[Written task]
Begin at the first line and end at the line containing "const LAYER_GAP = 0.35;". Extract exactly those lines.

□ □ □ □ □

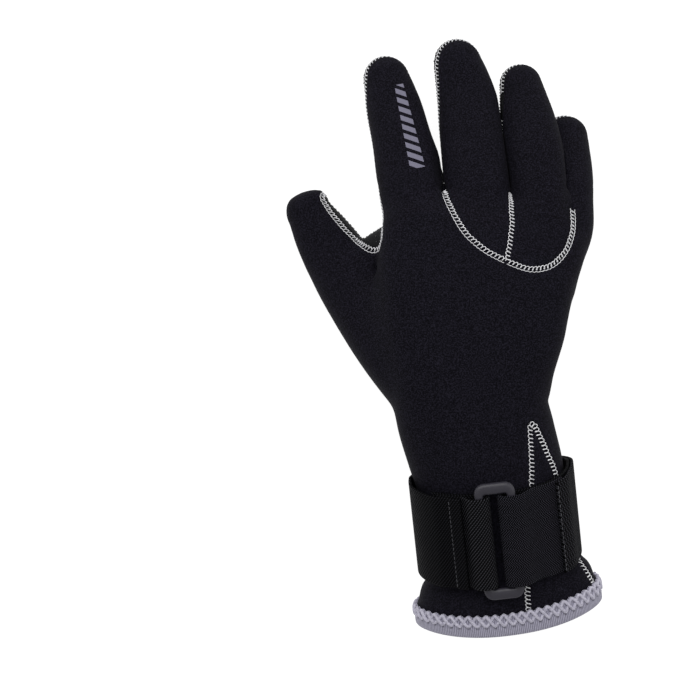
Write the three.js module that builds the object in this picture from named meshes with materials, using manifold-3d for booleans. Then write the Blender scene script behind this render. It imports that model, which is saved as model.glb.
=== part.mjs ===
// A right-hand dive glove in 3 mm neoprene, lying palm down on its hem and fingertips.
// Millimetres. +X is the little finger's side, +Y points to the fingertips, +Z is up, out of the back of the hand.
// The origin is on the surface that the glove lies on, under the middle of its box.
//
// The shell is swept tubes, one for the hand and forearm and one for each finger, joined and hollowed.
// Seam surfaces then cut it into the panels that such a glove is sewn from.
import * as THREE from 'three';
import { mergeVertices } from 'three/addons/utils/BufferGeometryUtils.js';
import Module from 'manifold-3d';

const wasm = await Module();
wasm.setup();

// Driving dimensions
const WALL = 3; // neoprene thickness
const SEAM_GAP = 0.3; // between panels that are sewn edge to edge
const BINDING_TAPE = 1.2; // knitted tape folded over the hem
const BINDING_WIDTH = 10.5;
const BINDING_GAP = 0.5; // between the tape and the hem inside it
const STRAP_WIDTH = 46;
const STRAP_THICKNESS = 1.6;
const LAYER_GAP = 0.35; // between things that lie on each other

// Tubes: each row is a section of the tube, from its root to its tip. x, y, z is the section's centre,
// wide and high are its half width and half height, and square is its exponent, 2 for an ellipse.
// thumb_side and little_side say how high the palm seam runs on each side, as a share of high.
// bow pushes the middle of the section towards the hem.
const COLUMNS = ['x', 'y', 'z', 'wide', 'high', 'square', 'thumb_side', 'little_side', 'bow'];
const HAND = [
  [14.2, -110, 27.5, 46.0, 26.6, 2.2, -0.7, -0.6, 5.5],
  [12.6, -98, 29.8, 43.0, 26.0, 2.2, -0.7, -0.6, 4.5],
  [9.8, -88, 31.8, 37.5, 25.1, 2.2, -0.7, -0.6, 2.5],
  [8.6, -77, 33.8, 36.5, 24.6, 2.2, -0.7, -0.6, 1],
  [3.4, -40, 41.0, 36.7, 24.2, 2.3, -0.7, -0.6, 0],
  [-0.6, -25, 43.8, 37.4, 23.6, 2.3, -0.7, -0.6, 0],
  [-4.8, -10, 46.0, 38.0, 22.8, 2.4, -0.7, -0.6, 0],
  [-5.6, 6, 47.2, 40.6, 22.2, 2.5, -0.75, -0.62, 0],
  [-4.6, 30, 46.8, 45.6, 21.4, 2.6, -0.75, -0.62, 0],
  [-1.4, 60, 43.2, 49.6, 19.8, 2.6, -0.55, -0.6, 0],
  [3.4, 82, 38.0, 51.6, 17.0, 2.6, 0.0, -0.6, 0],
  [4.2, 92, 35.0, 48.0, 12.0, 2.4, 0.1, -0.6, 0],
];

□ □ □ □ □

[Correct output]
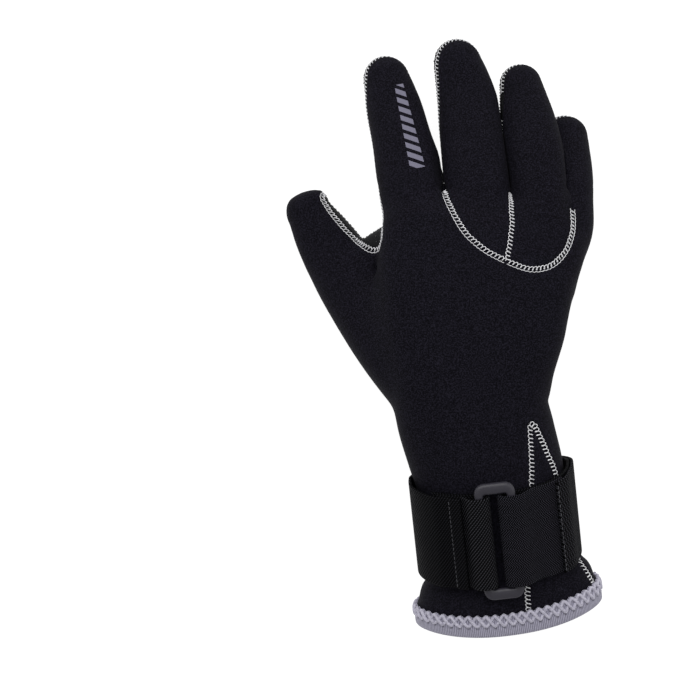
Write the three.js module that builds the object in this picture from named meshes with materials, using manifold-3d for booleans. Then write the Blender scene script behind this render. It imports that model, which is saved as model.glb.
=== part.mjs ===
// A right-hand dive glove in 3 mm neoprene, lying palm down on its hem and fingertips.
// Millimetres. +X is the little finger's side, +Y points to the fingertips, +Z is up, out of the back of the hand.
// The origin is on the surface that the glove lies on, under the middle of its box.
//
// The shell is swept tubes, one for the hand and forearm and one for each finger, joined and hollowed.
// Seam surfaces then cut it into the panels that such a glove is sewn from.
import * as THREE from 'three';
import { mergeVertices } from 'three/addons/utils/BufferGeometryUtils.js';
import Module from 'manifold-3d';

const wasm = await Module();
wasm.setup();

// Driving dimensions
const WALL = 3; // neoprene thickness
const SEAM_GAP = 0.3; // between panels that are sewn edge to edge
const BINDING_TAPE = 1.2; // knitted tape folded over the hem
const BINDING_WIDTH = 10.5;
const BINDING_GAP = 0.5; // between the tape and the hem inside it
const STRAP_WIDTH = 46;
const STRAP_THICKNESS = 1.6;
const LAYER_GAP = 0.35; // between things that lie on each other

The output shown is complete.